In the case of the functional group 4-AMP, selected according to CCDC metal complex data, a large amount was introduced while maintaining a high mole conversion rate (avg 63%) even at high dg MNWF. When the ratio of copper ions to 4-AMP was 1:25 at dg 240% 4-AMP-Cu MNWF, the maximum immobilized amount of copper ions was 0.51 mmol/g.

Both adsorption and desorption experiments of acetone gas and volatile organic compounds (VOCs) were conducted at room temperature, and up to 50% of gas could be adsorbed at a concentration of about 50 ppm of acetone gas. The maximum adsorption amount of acetone gas was observed when the dg of 4-AMP-Cu MNWF was 160–200% and the ratio of copper ions to 4-AMP was 1:20. When the maximum amount of acetone gas adsorption was observed, 4-AMP-Cu MNWF could adsorb about 0.04 mmol/g- 4-AMP-Cu-MNWF at room temperature, and the ratio of copper ions to adsorbed acetone was 1:10. In addition, most adsorption acetone gases are desorbed by about 86% of the adsorption amount just by being exposed to the air, without a separate process.
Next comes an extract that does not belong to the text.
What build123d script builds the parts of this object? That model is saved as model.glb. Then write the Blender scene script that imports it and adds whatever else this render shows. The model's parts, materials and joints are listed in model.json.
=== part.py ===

4-AMP-Cu MNWF is an initial stage of technology development capable of adsorbing and desorbing VOCs using a ligand containing metal ions. However, for 4-AMP-Cu MNWF, more research is needed because it was confirmed that volatile organic compounds can be repeatedly adsorbed and desorbed at room temperature. Optimal 4-AMP introduction conditions must be identified, and studies on selective adsorption with other metal ions or VOCs are also needed. In the near future, we will study selectively adsorbed formaldehyde, one of the leading causes of SBS, by adsorbing other metal ions on MNWF based on 4-AMP functional groups. We expect that the adsorption properties of 4-AMP MNWF with other metal ions and the characteristics of adsorption of other VOCs will be identified through formaldehyde gas adsorption experiments to be carried out in the next step.